----- Excerpted data

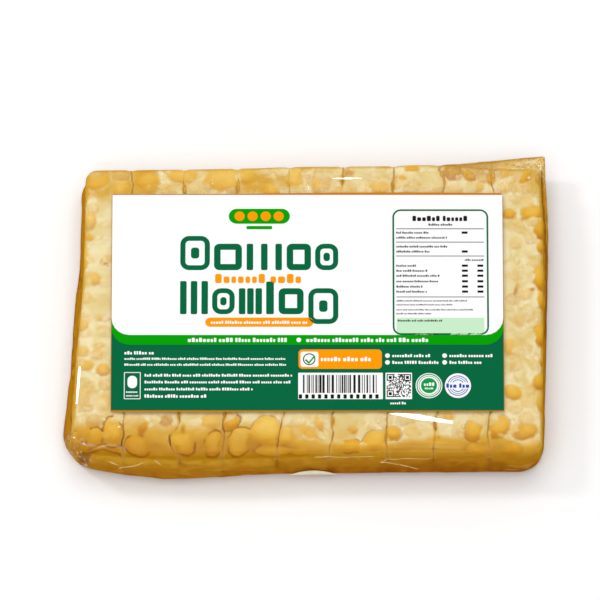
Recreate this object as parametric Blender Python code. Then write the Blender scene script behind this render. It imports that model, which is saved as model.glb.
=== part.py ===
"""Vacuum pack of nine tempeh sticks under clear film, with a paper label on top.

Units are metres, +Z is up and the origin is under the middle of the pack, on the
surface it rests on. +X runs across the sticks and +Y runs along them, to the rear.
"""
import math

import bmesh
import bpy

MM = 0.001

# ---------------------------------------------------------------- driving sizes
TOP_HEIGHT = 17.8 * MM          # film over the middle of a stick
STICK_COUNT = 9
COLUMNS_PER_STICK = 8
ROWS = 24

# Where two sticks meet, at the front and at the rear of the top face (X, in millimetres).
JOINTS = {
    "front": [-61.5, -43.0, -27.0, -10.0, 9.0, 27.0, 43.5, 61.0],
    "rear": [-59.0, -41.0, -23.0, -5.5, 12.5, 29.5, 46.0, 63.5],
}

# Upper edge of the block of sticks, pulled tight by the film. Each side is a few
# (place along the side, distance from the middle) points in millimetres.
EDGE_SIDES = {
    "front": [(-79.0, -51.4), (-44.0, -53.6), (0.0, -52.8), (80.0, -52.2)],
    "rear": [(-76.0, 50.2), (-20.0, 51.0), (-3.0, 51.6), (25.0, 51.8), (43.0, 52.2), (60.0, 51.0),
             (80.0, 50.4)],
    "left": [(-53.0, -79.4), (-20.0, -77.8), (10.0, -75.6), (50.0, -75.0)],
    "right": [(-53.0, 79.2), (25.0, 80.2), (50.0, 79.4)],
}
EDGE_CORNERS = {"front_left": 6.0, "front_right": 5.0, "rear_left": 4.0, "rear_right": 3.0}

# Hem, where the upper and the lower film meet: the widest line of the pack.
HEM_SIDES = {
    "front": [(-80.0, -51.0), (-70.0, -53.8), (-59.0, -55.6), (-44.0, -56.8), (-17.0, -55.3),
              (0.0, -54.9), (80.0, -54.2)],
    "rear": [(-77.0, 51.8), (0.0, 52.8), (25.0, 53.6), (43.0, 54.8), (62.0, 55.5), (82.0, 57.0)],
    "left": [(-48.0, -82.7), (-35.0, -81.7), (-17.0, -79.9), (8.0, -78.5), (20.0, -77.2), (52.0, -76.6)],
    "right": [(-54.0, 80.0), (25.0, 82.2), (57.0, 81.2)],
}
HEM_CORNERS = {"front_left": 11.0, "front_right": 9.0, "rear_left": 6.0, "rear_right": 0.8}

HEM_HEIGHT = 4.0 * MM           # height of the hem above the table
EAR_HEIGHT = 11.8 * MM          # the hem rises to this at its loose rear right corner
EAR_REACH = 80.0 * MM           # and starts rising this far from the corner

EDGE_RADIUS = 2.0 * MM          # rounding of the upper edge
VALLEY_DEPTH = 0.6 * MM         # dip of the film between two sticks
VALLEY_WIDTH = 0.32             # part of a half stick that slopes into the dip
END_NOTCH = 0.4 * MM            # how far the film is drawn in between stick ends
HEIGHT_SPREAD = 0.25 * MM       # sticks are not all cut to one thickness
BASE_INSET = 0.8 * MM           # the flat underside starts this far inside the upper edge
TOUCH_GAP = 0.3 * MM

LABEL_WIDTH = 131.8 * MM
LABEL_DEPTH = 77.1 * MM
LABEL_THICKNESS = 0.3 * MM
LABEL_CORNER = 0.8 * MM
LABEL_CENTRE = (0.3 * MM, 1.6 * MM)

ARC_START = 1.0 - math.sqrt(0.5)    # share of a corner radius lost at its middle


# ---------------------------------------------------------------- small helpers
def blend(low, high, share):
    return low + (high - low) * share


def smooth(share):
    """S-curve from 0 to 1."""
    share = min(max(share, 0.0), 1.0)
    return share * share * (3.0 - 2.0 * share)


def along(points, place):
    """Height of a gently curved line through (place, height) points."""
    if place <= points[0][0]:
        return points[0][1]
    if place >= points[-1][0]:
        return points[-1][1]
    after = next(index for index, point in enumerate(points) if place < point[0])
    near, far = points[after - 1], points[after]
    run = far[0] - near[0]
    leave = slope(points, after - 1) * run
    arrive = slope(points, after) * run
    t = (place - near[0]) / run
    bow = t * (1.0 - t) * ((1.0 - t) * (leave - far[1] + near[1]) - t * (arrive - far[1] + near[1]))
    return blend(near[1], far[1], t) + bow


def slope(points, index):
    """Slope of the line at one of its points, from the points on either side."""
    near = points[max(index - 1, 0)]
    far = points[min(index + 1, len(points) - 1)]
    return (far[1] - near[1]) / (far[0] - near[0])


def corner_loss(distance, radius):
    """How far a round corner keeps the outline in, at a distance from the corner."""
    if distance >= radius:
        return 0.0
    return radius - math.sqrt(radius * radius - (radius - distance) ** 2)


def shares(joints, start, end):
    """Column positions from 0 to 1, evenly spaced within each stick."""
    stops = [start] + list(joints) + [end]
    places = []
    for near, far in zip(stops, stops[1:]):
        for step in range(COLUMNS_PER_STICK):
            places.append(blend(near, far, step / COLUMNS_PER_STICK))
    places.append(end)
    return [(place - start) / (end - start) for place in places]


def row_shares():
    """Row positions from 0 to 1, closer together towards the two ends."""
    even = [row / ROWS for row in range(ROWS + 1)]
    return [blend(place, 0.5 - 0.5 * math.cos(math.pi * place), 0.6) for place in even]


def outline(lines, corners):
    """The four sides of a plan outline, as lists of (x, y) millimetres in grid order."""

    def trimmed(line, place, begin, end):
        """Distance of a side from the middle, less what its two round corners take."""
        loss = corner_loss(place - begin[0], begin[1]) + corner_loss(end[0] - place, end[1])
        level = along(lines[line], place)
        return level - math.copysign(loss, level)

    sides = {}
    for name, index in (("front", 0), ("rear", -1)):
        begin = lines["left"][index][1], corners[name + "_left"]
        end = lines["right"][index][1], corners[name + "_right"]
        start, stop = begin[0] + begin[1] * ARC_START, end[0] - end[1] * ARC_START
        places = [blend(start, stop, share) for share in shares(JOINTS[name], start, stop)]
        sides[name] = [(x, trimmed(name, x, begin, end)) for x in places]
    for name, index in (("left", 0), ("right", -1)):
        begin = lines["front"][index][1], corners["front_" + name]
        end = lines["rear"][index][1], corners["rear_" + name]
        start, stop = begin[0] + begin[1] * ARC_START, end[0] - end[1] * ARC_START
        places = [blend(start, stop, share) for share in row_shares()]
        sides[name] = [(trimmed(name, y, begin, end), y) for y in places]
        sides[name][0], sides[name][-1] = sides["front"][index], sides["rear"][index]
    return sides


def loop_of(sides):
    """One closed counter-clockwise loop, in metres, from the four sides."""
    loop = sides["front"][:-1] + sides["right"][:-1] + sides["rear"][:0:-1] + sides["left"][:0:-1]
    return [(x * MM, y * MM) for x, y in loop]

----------
----- Excerpted data

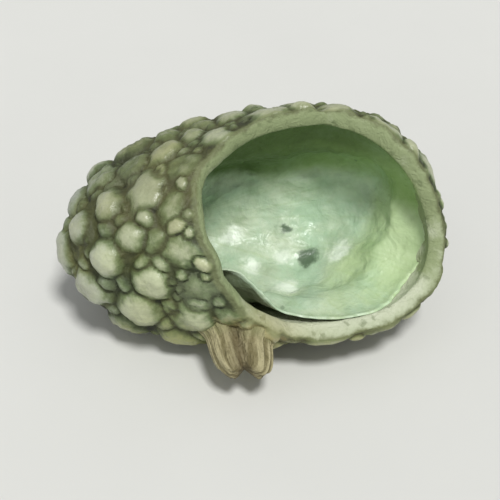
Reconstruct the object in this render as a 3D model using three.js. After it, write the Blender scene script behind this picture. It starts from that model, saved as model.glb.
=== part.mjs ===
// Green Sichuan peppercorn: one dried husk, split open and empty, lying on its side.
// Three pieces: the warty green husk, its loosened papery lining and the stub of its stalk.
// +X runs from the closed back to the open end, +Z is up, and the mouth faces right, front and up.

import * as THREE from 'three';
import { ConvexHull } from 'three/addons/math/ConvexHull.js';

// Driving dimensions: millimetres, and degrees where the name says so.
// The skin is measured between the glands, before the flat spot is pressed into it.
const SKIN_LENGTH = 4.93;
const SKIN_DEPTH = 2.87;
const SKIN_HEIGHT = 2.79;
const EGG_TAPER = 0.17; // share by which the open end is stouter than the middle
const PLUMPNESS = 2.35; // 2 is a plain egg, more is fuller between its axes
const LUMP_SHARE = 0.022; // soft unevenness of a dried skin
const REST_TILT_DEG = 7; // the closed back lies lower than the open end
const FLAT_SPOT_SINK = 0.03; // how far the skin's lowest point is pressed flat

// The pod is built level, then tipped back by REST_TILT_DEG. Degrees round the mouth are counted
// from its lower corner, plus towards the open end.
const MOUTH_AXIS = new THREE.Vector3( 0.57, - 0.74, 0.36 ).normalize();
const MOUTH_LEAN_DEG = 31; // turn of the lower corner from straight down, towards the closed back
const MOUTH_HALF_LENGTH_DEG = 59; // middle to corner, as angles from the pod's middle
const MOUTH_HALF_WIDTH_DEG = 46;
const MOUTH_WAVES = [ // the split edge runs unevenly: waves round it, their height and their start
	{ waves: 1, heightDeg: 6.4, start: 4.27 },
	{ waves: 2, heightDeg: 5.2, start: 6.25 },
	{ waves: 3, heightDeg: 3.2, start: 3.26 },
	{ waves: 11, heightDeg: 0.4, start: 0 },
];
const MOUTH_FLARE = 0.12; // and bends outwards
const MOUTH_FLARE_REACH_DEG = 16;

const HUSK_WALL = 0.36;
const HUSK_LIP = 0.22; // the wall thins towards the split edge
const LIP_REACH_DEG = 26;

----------

Direction: Give only the number of lines in the material above where the string "that" appears.

Final result: 3